住宅にお金をかけ過ぎないために!みんなが考える節税対策
最後に、実際に住宅を購入した経験のある方々に、どんな節税対策をしているかお聞きしてみました。
【質問】
住宅にかかる税金を減らすために実践していることはありますか?
【回答数】
ある:29
ない:143
調査地域:全国
調査対象:20代以上の男女
調査期間:2017年03月31日~2017年04月06日
有効回答数:172サンプル
案外できていない節税対策
今回のアンケートでは、83%もの人が実践している節税対策はないと回答しました。
・税金を減らす手段を検索したことはありますが、見当たらなかった。(40代/会社員/男性)
・税金を減らす方法が分かりません。できることならば我が家も実践してみたいです。(40代/専業主婦・主夫/女性)
・建ってから時間がたっているので、できることはないと思う。(30代/会社員/女性)
対策をしていないと回答した人のほとんどが節税方法について分からないと答えていました。
また、家を建ててから時間が建っているから、実践できるような節税対策はないと思うと答えている人も目立ちました。一方、節税対策をしていると答えた人の回答は次の通りです。
・私有地の私道申請、土地の分筆などをしています。(30代/専業主婦・主夫/女性)
・建物を2世帯住宅にして2世帯住宅減税を利用しています。(40代/自営業(個人事業主)/男性)
・固定資産税の対象とならないように、庭の物置は、基礎を固めていない。(20代/会社員/男性)

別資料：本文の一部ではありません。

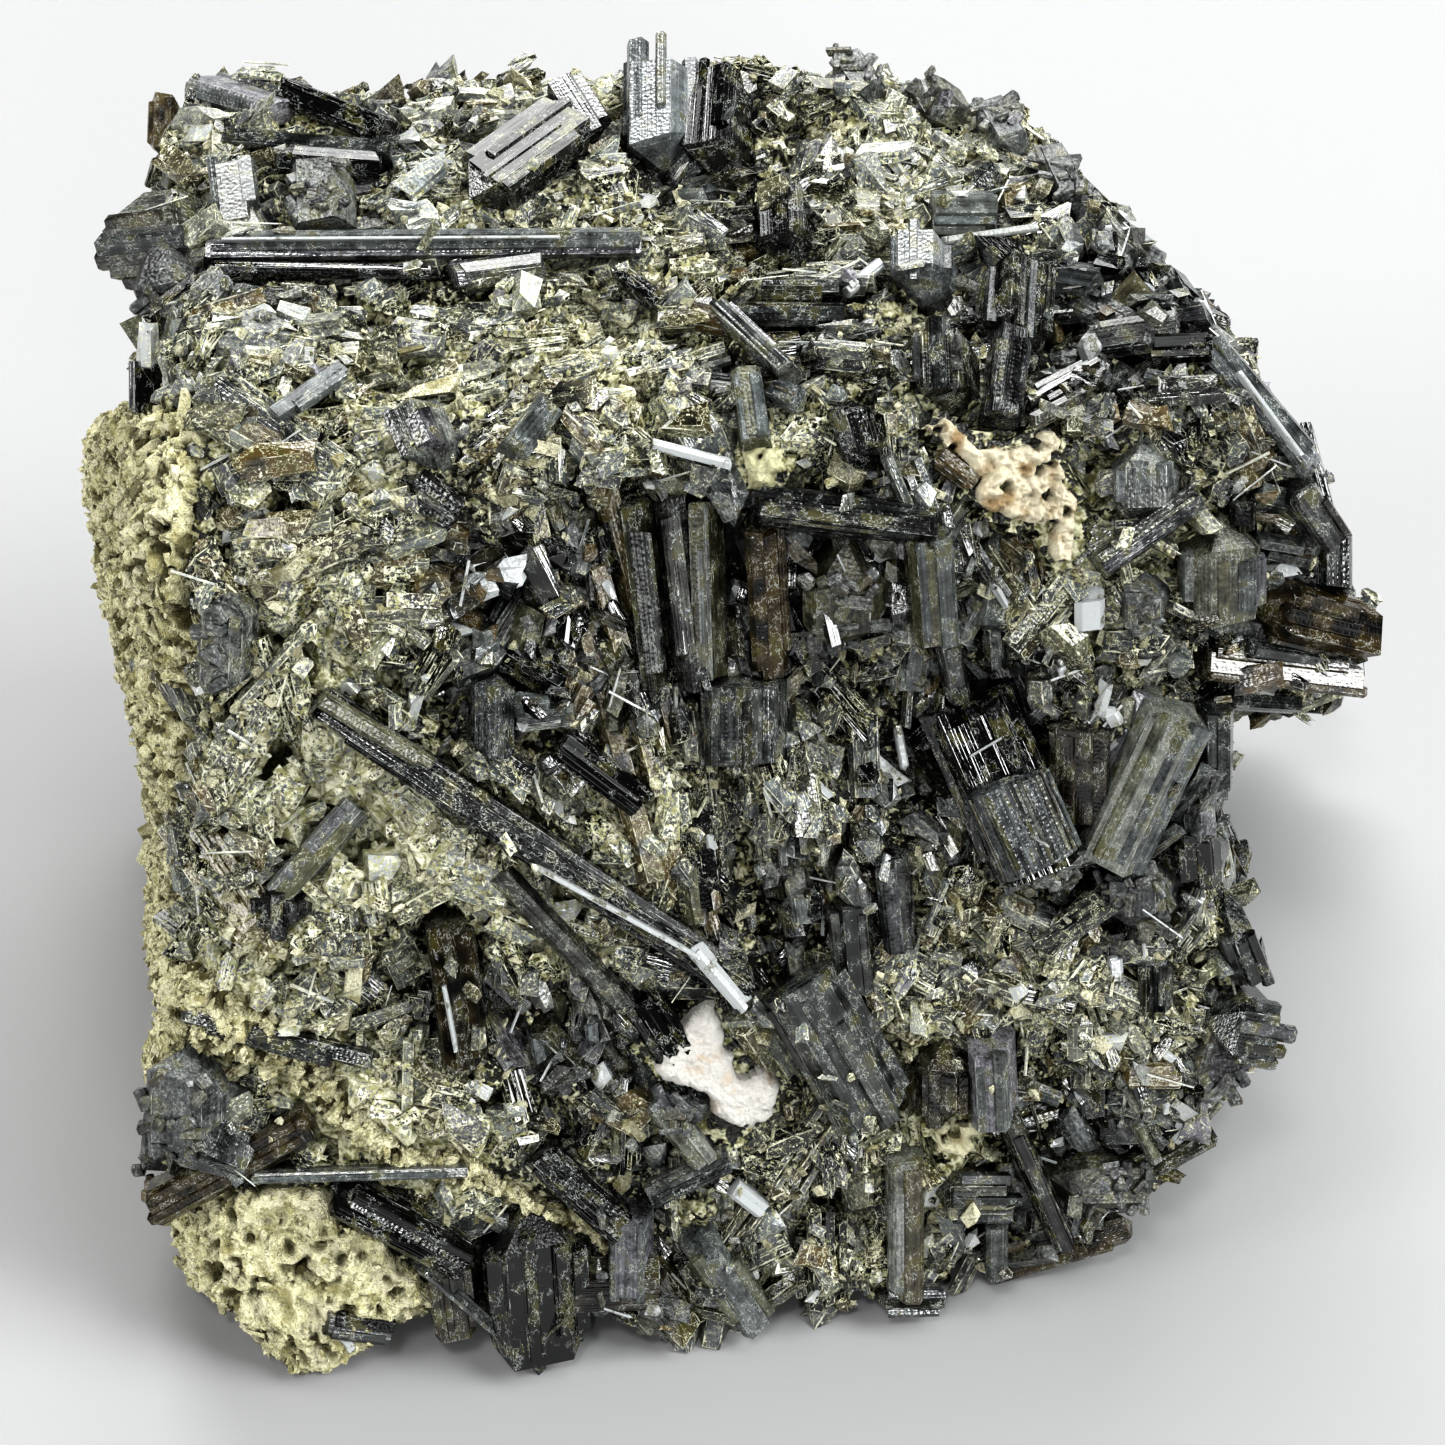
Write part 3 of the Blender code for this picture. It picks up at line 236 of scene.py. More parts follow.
# Small crystals that stand out in the photograph, in the same form as the rows above. Rows of the white
# look are painted highlights, white glints on faces and edges, and rows set 4 mm or more over the block are
# light strips laid along the tops of larger crystals as painted highlights.
SMALL_CRYSTALS_AND_PAINTED_HIGHLIGHTS = (
    ((943, 241), (1038, 227), 9, 1.2, 1.8, 1.8, 0, "flat", "w"),
    ((1112, 956), (1114, 980), 13, 1.5, 1.6, 1.6, 0, "flat", "w"),
    ((652, 444), (730, 464), 10, 1.4, 1.8, 1.8, 30, "flat", "w"),
    ((846, 293), (880, 266), 12, 1.4, 1.8, 1.8, 0, "flat", "w"),
    ((212, 268), (430, 272), 16, 2.5, 1.2, 1.2, 0, "flat", "k"),
    ((1244, 497), (1244, 526), 26, 3.0, 1.0, 1.0, 0, "chisel", "s"),
    ((1092, 594), (1092, 626), 26, 3.0, 1.2, 1.2, 0, "flat", "w"),
    ((733, 1186), (761, 1208), 22, 2.0, 1.4, 1.4, 0, "flat", "w"),
    ((716, 940), (738, 1012), 16, 3.0, 1.8, 2.0, -20, "flat", "k"),
    ((1228, 702), (1294, 706), 16, 3.0, 0.4, 0.2, 0, "flat", "s"),
    ((897, 726), (905, 770), 10, 1.4, 1.4, 1.4, 0, "chisel", "w"),
    ((777, 391), (800, 400), 26, 2.4, 1.2, 1.2, 0, "flat", "l"),
    ((690, 318), (738, 330), 22, 2.4, 1.0, 1.0, 0, "chisel", "b"),
    ((934, 452), (976, 484), 30, 2.0, 0.6, 0.6, 0, "chisel", "b"),
    ((150, 1188), (196, 1192), 30, 3.0, 1.0, 1.0, 0, "chisel", "b"),
    ((330, 1320), (352, 1348), 12, 1.6, 1.4, 1.4, 0, "flat", "w"),
    ((1136, 1122), (1156, 1160), 14, 2.0, 1.6, 1.6, 0, "flat", "g"),
    # Painted highlights: light strips laid high along the tops of larger crystals, and white glints
    ((322, 697), (432, 764), 15, 3.0, 5.6, 5.6, 0, "flat", "g"),
    ((538, 868), (694, 954), 6, 3.0, 5.8, 5.8, 0, "flat", "w"),
    ((694, 946), (744, 1004), 12, 3.0, 5.4, 5.4, 25, "flat", "w"),
    ((444, 985), (456, 1050), 5, 2.0, 4.6, 4.6, 0, "flat", "w"),
    ((1238, 372), (1300, 455), 7, 2.0, 4.4, 4.4, 0, "flat", "w"),
    ((222, 240), (560, 238), 5, 2.0, 4.4, 4.2, 0, "flat", "w"),
    ((985, 1108), (1004, 1124), 14, 2.0, 1.6, 1.6, 0, "flat", "w"),
    ((1006, 782), (1042, 864), 90, 2.4, 5.1, 5.9, 0, "flat", "l"),
)
MISSED_SINK = 3.0
STEEPEST_SHARE = 0.35
EMBEDDING = 1.6

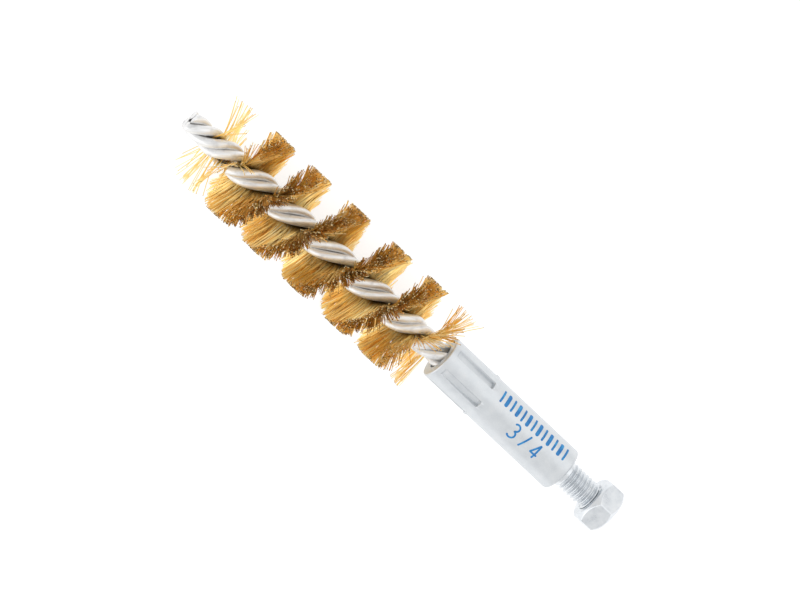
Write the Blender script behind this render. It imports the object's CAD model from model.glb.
import math

import bmesh
import bpy
import numpy as np
from mathutils import Matrix, Vector


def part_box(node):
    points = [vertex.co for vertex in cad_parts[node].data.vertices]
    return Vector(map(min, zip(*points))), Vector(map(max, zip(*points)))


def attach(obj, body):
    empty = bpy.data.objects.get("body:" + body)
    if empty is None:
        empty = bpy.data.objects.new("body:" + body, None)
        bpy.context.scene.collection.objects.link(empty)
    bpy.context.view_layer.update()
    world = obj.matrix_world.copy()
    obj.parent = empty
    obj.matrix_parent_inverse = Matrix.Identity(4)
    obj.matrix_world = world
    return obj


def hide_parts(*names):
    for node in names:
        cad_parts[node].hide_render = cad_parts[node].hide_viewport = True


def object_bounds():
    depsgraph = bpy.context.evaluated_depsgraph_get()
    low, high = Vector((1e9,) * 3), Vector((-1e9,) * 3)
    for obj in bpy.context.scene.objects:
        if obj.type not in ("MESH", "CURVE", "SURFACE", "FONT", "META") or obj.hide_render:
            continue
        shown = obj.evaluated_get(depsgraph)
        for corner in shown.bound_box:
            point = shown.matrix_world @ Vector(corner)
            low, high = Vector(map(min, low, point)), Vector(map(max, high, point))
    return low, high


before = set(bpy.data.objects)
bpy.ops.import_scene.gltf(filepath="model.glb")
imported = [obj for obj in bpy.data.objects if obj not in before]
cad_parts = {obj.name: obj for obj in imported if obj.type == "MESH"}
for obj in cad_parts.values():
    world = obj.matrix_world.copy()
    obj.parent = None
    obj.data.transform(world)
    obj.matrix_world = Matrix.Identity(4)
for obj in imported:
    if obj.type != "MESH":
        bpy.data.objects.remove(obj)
cad_low, cad_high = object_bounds()

MM = 0.001
TAU = 2 * math.pi
SEED = 34

# ---------------------------------------------------------------- dimensions shared with the CAD part
FERRULE_RADIUS = 5.0
FERRULE_LENGTH = 35.0
STEM_BORE_RADIUS = 2.9
STUD_RADIUS = 3.0
STUD_INSERTED = 13.0
STUD_EXPOSED = 13.5
STUD_END_CHAMFER = 0.8
NECK_LENGTH = 0.9
THREAD_PITCH = 1.0
THREAD_DEPTH = 0.6
NUT_APOTHEM = 5.0
NUT_THICKNESS = 5.2
NUT_FACE_RADIUS = 4.6
NUT_CORNER_ANGLE = 87.0
CRIMP_COUNT = 6
CRIMP_FIRST_ANGLE = 52.0
CRIMP_START = 1.4
CRIMP_LENGTH = 10.0
CRIMP_WIDTH = 1.5
CRIMP_SHALLOW = 0.3
CRIMP_DEEP = 0.8
BURR_LENGTH = 1.2
BURR_HEIGHT = 0.25
BRUSH_RADIUS = 10.3
# lengths of the twist's half turns, from the bare tip to the ferrule
HALF_TURNS = [7.6, 9.1, 10.4, 11.2, 11.8, 10.4, 8.2]
STEM_EXPOSED = 72.6
TIP_TO_FIRST_CROSSING = 1.6
# the gap between the two pairs of wires, and the half turns between which it opens and closes
PAIR_GAP = 1.2
GAP_OPENS = (0.2, 1.2)
GAP_CLOSES = (6.2, 7.3)
# rows of filaments, each of so many half turns
ROW_COUNT = 13
ROW_HALF_TURNS = 0.5
ROWS_START = 0.5

MOUTH = -FERRULE_LENGTH

# ---------------------------------------------------------------- the wires' looks
# The spacing grows by the loosening where the filaments push the two pairs apart.
WIRE_RADIUS = 1.04
WIRE_SPACING = 2.17
WIRE_LOOSENING = 0.16
WIRE_SIDES = 28
WIRE_RINGS = 420
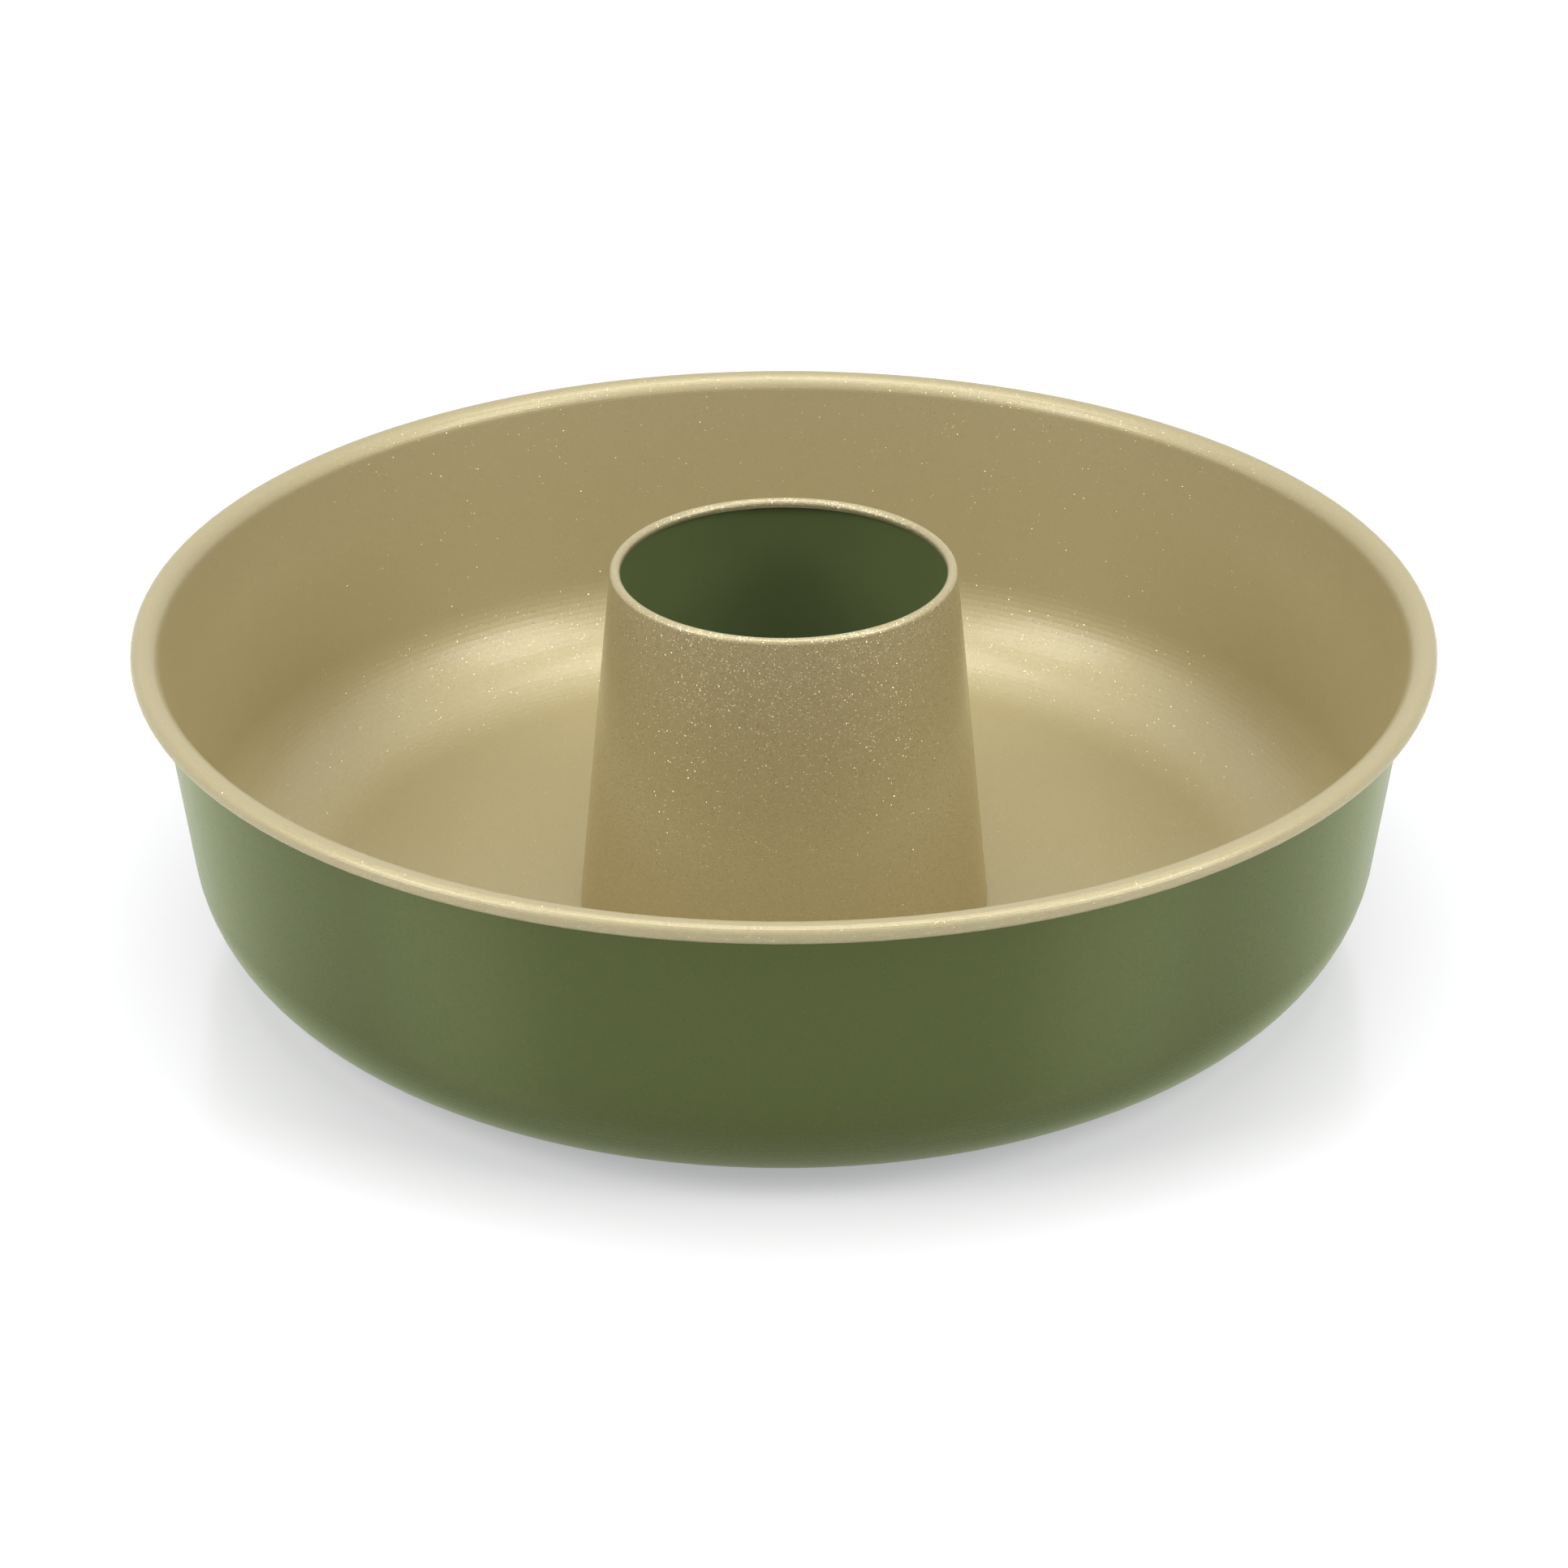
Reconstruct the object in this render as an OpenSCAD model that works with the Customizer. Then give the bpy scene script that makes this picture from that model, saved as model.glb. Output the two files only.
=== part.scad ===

節税対策をしている人は、かなり細かい対策をしているようです。例えば、私道申請して土地を分筆することは、固定資産税だけでなく、都市計画税や不動産取得税、登録免許税が非課税になるため大幅な節税になります。相続財産や贈与財産としての価値も低くなるため、相続税や贈与税の対策にもなります。
2世帯住宅は1つの土地、1つの建物で2戸分の控除を受けられる点が節税のポイントです。物置は基礎を固めた上に置くだけで固定資産税の課税対象になってしまうため、それを避けているという答えでした。
このような対策を取れている人は、それぞれの税金についてきちんと理解しているからだと考えられます。
今回のアンケートでは、節税対策をするためには、どのような条件のときにどんな税金がかかるかをしっかり理解することが必要だということがよくわかりました。
まとめ
住宅に関わる税金は種類が多く、条件によって税率も異なります。また、多くの税金で優遇税制が取られています。期限付きの特例も多いため、どのタイミングで住宅を購入、リフォーム、売却するかによって支払う税金の額も違ってきます。
税金の種類をしっかりと把握し、それぞれに合わせた対策をしておくことが大切です。
いざ課税額を計算しようと思うと難しい計算が必要になります。ですから、住宅会社の担当者など、住宅の税金に詳しい人を味方に付けるようにしましょう。